EXERCISE TASK
Reproduce the lines from the one bearing "Recreate this object" through the one bearing "single axle trailer.", inclusive. Copy them exactly; include no other line.

Scripts that build objects:
---

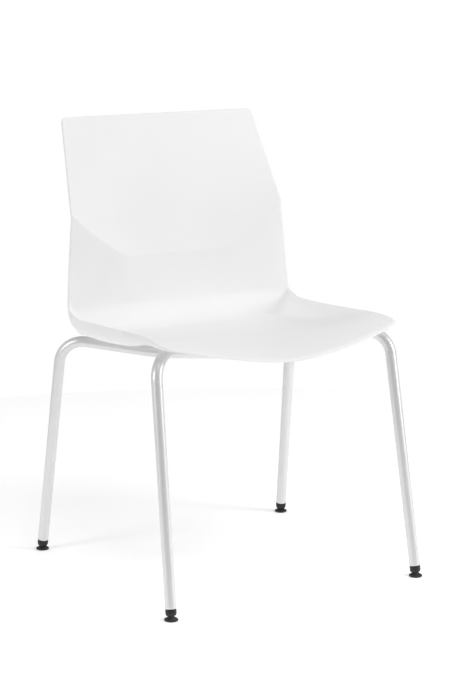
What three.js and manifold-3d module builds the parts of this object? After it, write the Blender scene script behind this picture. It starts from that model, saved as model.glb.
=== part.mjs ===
// A stacking chair: a moulded seat-and-back shell on a frame of two bent steel tubes, one for
// the front legs and one for the rear legs, with a tilting glide under each leg.
// Millimetres, +Z up. The sitter faces -Y, so left is +X and right is -X. The origin is on the
// floor, under the middle of the chair.
import * as THREE from "three";
import { mergeVertices } from "three/addons/utils/BufferGeometryUtils.js";
import Module from "manifold-3d";

// Driving dimensions

const GAP = 0.3; // between two pieces that touch

// Shell outline: half widths, heights and depths of its edges
const SHELL_THICKNESS = 5.5;
const TOP_Z = 820; // straight top edge of the back
const TOP_HALF_WIDTH = 203.5;
const EAR_Z = 648; // where the crease reaches the side edge
const EAR_HALF_WIDTH = 224.5;
const EAR_Y = 177;
const FOLD_Z = 474; // straight fold between back and seat
const FOLD_HALF_WIDTH = 239.5;
const FOLD_Y = 169.3;
const SEAT_HALF_WIDTH = 231.5;
const REAR_FLARE = 30; // over which the seat widens to the fold
const FRONT_HALF_WIDTH = 242;
const FRONT_Y = -239.7; // front edge, at the middle
const FRONT_SWEEP = 38; // how far back the front edge has curved at the corners
const FRONT_CORNER_RADIUS = 20;
const TOP_CORNER_RADIUS = 7;

// Shell surface
const CREASE_Z = 563; // level middle part of the crease
const CREASE_Y = 183.3;
const CREASE_LEVEL = 0.479; // share of the half width over which the crease is level
const CREASE_ROUNDING = 0.018;
const CREASE_SLANT = 132;
const CREASE_BOW = 58;
const BACK_LEAN = 0.31; // upper panel at the middle, back per millimetre up
const EDGE_LEAN = 0.4836; // the same at its side edges
const BACK_HOLLOW = 3; // power of the hollow from side to side
const RIM_FRONT_Z = 476.8; // side rim of the seat at the front, before the lip
const RIM_DROP = 13; // from there to the rear
const DISH_FRONT_Z = 437; // middle of the seat at the front, before the lip
const DISH_DROP = 6;
const LIP_DROP = 7;
const LIP_LENGTH = 90;
const VALLEY_WIDTH = 60; // rounding of the seat's valley at the front
const WALL_WIDTH = 60; // the dish's side walls, rounded from the rim to the floor
const WALL_POWER = 3.6;
const REAR_LENGTH = 62; // the same for its rear wall, below the fold
const REAR_POWER = 3;
const REAR_LENGTH_EDGE = 14; // near the side rims
const REAR_EDGE_POWER = 1.6;
const RIM_REAR_LENGTH = 40; // the side rims themselves rise more gently
const RIM_REAR_POWER = 1.8;
const RIM_SHARE = 0.96; // share of the half width inside the rims
// Flange under the seat's side edges
const FLANGE_DROP = 18.5; // below the shell's thickness
const FLANGE_FRONT_Y = -230; // it grows from here
const FLANGE_FULL_Y = -40; // to its full height here
const FLANGE_END = 3; // rounding of its rear end

// Frame tubes
const TUBE_RADIUS = 10;
const TUBE_BORE = 8;
const BEND_RADIUS = 47.5; // centre line, at the top of each leg
const PLAN_BEND_RADIUS = 60; // centre line, where an arm meets the middle run
const LEGS = {
  // foot: the ball of the glide; knee: where leg and arm would meet; middle: the level run
  front: {
    foot: [254.2, -255.3, 7.6],
    knee: [239.4, -175, 454.5],
    middle: [62, -78.3, 418.5],
  },
  rear: {
    foot: [265.9, 242.7, 7.6],
    knee: [249.4, 176.9, 420.5],
    middle: [108, 58.3, 400.1],
  },
};

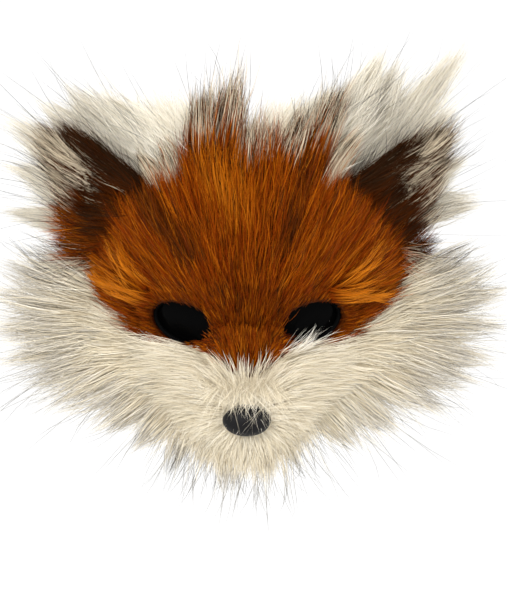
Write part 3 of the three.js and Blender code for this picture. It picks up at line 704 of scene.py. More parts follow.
class Signal:
    """A shader socket that takes part in sums."""

    def __init__(self, tree, socket=None):
        self.tree = tree
        self.socket = socket

    def fill(self, node, inputs):
        """Sets a node's inputs: a Signal is linked, and a number or colour is set on the socket."""
        for name, value in inputs.items():
            if isinstance(value, Signal):
                self.tree.links.new(value.socket, node.inputs[name])
            else:
                node.inputs[name].default_value = value

    def node(self, kind, settings=None, inputs=None, output=0):
        """Adds a node of that kind, sets it up, fills or links its inputs, and gives one of its outputs."""
        made = self.tree.nodes.new(kind)
        for name, value in (settings or {}).items():
            setattr(made, name, value)
        self.fill(made, inputs or {})
        return Signal(self.tree, made.outputs[output])

    def maths(self, operation, other):
        """A Math node of this and another signal or a number."""
        return self.node("ShaderNodeMath", {"operation": operation}, {0: self, 1: other})

    def __add__(self, other):
        return self.maths("ADD", other)

    def __mul__(self, other):
        return self.maths("MULTIPLY", other)

    __radd__ = __add__
    __rmul__ = __mul__

    def ramp(self, low, high):
        """0 below low, 1 above high, and an even rise between."""
        limits = {0: self, 1: low, 2: high, 3: 0.0, 4: 1.0}
        return self.node("ShaderNodeMapRange", {"interpolation_type": "SMOOTHSTEP"}, limits)

    def mix(self, first, second):
        """The first colour where this is 0 and the second where it is 1."""
        return self.node("ShaderNodeMix", {"data_type": "RGBA"}, {0: self, 6: first, 7: second}, 2)

    def read(self, name):
        """An attribute of the mesh."""
        return self.node("ShaderNodeAttribute", {"attribute_name": name}, output=2)


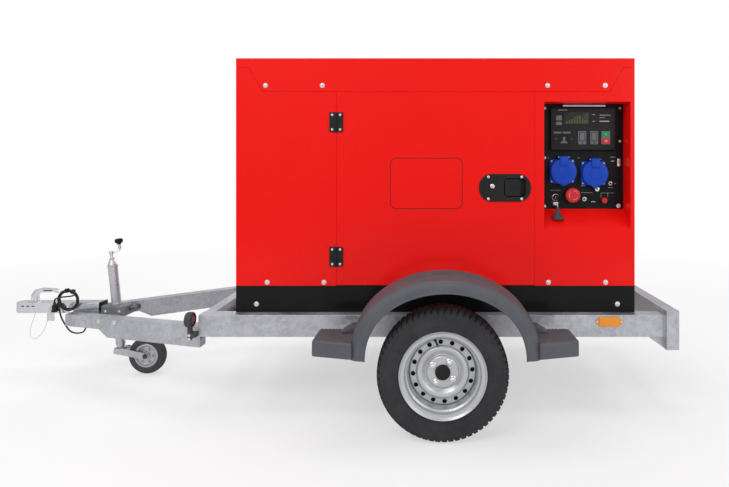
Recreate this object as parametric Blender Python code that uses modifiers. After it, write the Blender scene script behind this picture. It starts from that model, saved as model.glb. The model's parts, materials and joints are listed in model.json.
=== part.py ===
"""Towable diesel generator: a sheet metal canopy set on a galvanised single axle trailer.

Metres. +X runs to the tail, -Y is the side with the controls, +Z is up. The origin is under the middle
of the whole object, on the ground.
"""

import math

import bmesh
import bpy
from mathutils import Matrix, Vector

# ---- clearances and sheet gauges
GAP = 0.0003            # between pieces that touch
SEAM = 0.0008           # shadow gap between canopy panels
SHEET = 0.002           # canopy sheet
BASE_SHEET = 0.003      # base tray sheet
STEEL = 0.003           # trailer sections

# ---- trailer frame
NOSE_X = -1.691
TAIL_X = 1.691
RAIL_FRONT_X = -0.50
RAIL_Y = 0.50           # outer face of the side rails
RAIL_LOW = 0.348
RAIL_TALL = 0.101
RAIL_FLANGE = 0.070
CROSS_DEEP = 0.050
REAR_DEEP = 0.057
REAR_LOW = 0.294
REAR_TALL = 0.178
REAR_HALF = 0.52
BEAM = 0.060            # square drawbar tube
BEAM_FRONT_X = -1.367
BEAM_FRONT_Y = 0.070
BEAM_BACK_Y = 0.450
BEAM_FRONT_TOP = 0.345
BEAM_BACK_TOP = 0.391
RIB_TALL = 0.038        # strip under the beam
RIB_START = 0.27
RIB_SLOPE = 0.06

# ---- coupling
TUBE_LOW = 0.3457       # coupling tube underside
TUBE_HIGH = 0.392
TUBE_BACK_X = -1.227
HEAD_BACK_X = -1.370
HEAD_HALF = 0.035
HEAD_LOW = 0.335
HEAD_HIGH = 0.390
HEAD_WALL = 0.004
BALL_X = -1.652
BALL_R = 0.0256
BALL_Z = 0.3500
HANDLE_X = -1.600
HANDLE_Z = 0.4045
HANDLE_NOSE_R = 0.0100   # the nose turns above the seat when the handle lifts
HANDLE_HALF = 0.013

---

FINISHED EXERCISE
Recreate this object as parametric Blender Python code that uses modifiers. After it, write the Blender scene script behind this picture. It starts from that model, saved as model.glb. The model's parts, materials and joints are listed in model.json.
=== part.py ===
"""Towable diesel generator: a sheet metal canopy set on a galvanised single axle trailer.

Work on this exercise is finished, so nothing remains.